1.2 Identifikasi Masalah Berdasarkan latar belakang penelitian yang tersebut diatas, maka perlu kiranya untuk mengidentifikasi masalah yang timbul. Hal ini digunakan untuk menyederhanakan permasalahan dan memperjelas arah penelitian sesuai dengan judul yang telah dikemukakan diatas. Masalah-masalah yang akan diidentifikasi adalah sebagai berikut : 1. Bagaimana keputusan pembelian konsumen pada karya seni lagu? 2. Bagaimana pasca beli media penyimpanan/karya seni lagu? 3. Bagaimana hubungan keputusan pembelian dengan evaluasi pasca beli?
1.3
Maksud dan Tujuan Penelitian Maksud dilaksanakan penelitian ini adalah untuk memperoleh data dan
informasi yang diperlukan sebagai bahan dalam penyusunan skripsi yang akan diajukan sebagai salah satu syarat dalam menempuh ujian sidang sarjana pada jurusan Manajemen, Fakultas Bisnis dan Manajemen, Universitas Widyatama Bandung. Sedangkan tujuan dari penelitian ini adalah:
8
1. Untuk mengetahui keputusan pembelian konsumen pada karya seni lagu 2. Untuk mengetahui pasca beli media penyimpanan/karya seni lagu 3. Untuk mengetahui hubungan keputusan pembelian dengan evaluasi pasca beli
1.4
Kegunaan Penelitian Adapun manfaat yang dapat diperoleh dari hasil penelitian ini adalah : 1. Kegunaan Praktis 1. Bagi perusahaan penelitian ini diharapkan dapat menyumbangkan gagasan pemikiran dan bahan masukan dalam pengambilan keputusan perusahaan khususnya dalam bidang pemasaran. 2.

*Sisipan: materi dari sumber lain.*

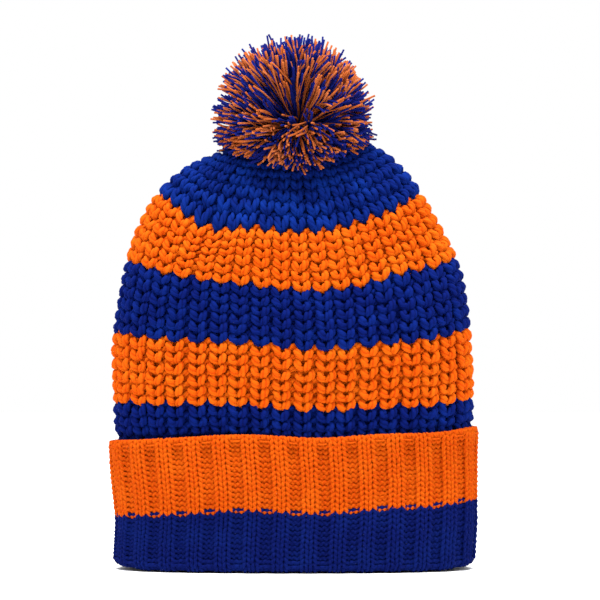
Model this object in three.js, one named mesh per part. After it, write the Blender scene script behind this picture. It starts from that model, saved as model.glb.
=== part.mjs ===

Bagi penulis penelitian ini diharapkan dapat menambah wawasan pengetahuan penulis pada bidang ilmu pemasaran, khususnya mengenai masalah yang sedang diteliti, yaitu perilaku konsumen di era musik digital dan keputusan pembelian.
2. Kegunaan Ilmiah Hasil pemikiran ini diharapkan dapat berguna dan memberikan sumbangan pemikiran bagi yang akan mengadakan penelitian lebih jauh dan sebagai bahan bacaan yang diharapkan akan menambah wawasan pengetahuan bagi yang membacanya, terutama mengenai masalah perilaku konsumen di era musik digital dan keputusan pembelian.